As if to say welcome back Barry, Billy has switched the class up again, having us do a brief warm up, followed by rolling for a solid hour. Once you’re physically and mentally destroyed, he opens the class up to questions. Where did you go wrong? Where are you getting trapped? Etc. This forum approach at the end allows the lower belts to learn something applicable to them, whilst the higher belts tighten shit up.
When you know you’re going to roll for an hour, you have to be conscious of what you have in the tank. You just can’t roll like a dickhead, because that one ‘good’ roll will be at the expense of every other roll you do that night. It’s great to look at people at the end of the rolls, and see who’s alive, and who’s dead.
For too long, the classes were getting a bit overwhelming. Billy’s wealth of knowledge can sometimes drown me in information. So we’ll run through what feels like 4,000,000 techniques, for me to only take away one – just before having that technique smashed right out of me by a brute like Frank.
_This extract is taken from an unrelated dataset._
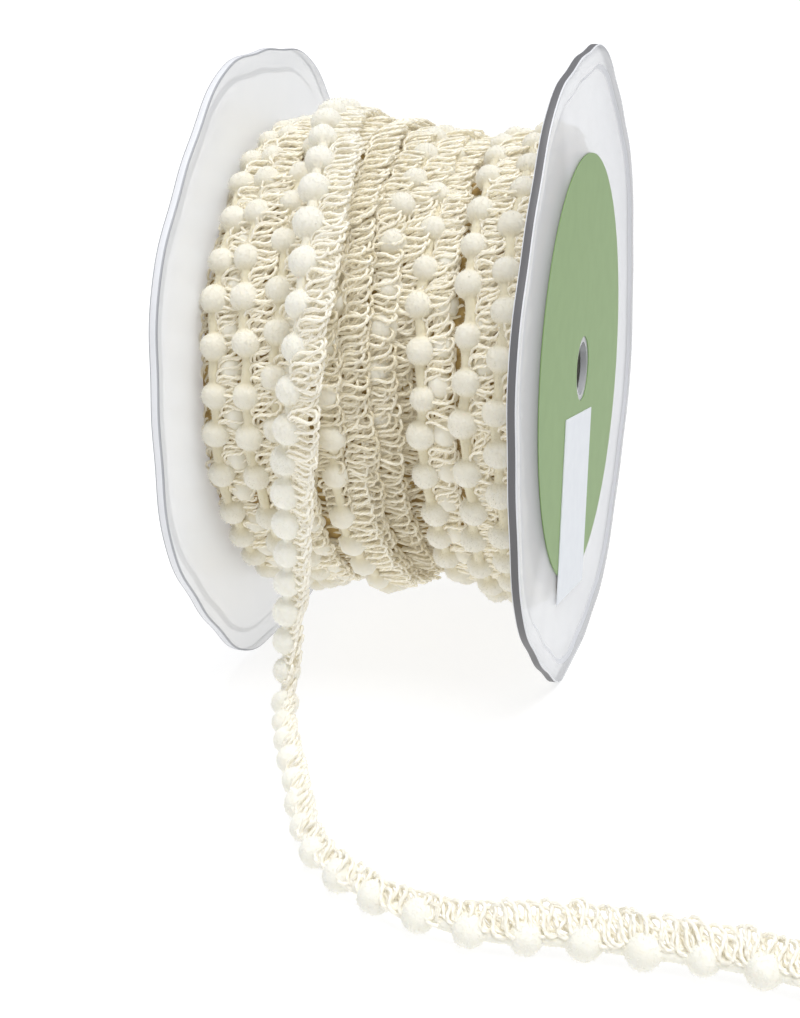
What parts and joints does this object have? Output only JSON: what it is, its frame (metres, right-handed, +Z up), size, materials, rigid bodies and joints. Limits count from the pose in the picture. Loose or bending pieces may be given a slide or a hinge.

Personally, I’ve really enjoyed this new approach. I’m coming out of class phyiscally and mentally stronger, and I can feel that immediately. I’m not getting tired during rolls, and the drill time at the end has allowed me to experiment techniques with trusted training partners. Concepts that I’ve been playing with for a while are tying together as a result. This is a fucking great feeling.
Billy’s going to continue teaching like this for a while, and I look forward to every second. That’s not to say I don’t welcome other teaching methods, but for now, this is straight up magic. And to quote big bastard Hagrid, “You’re a fucking ninja, Barry.”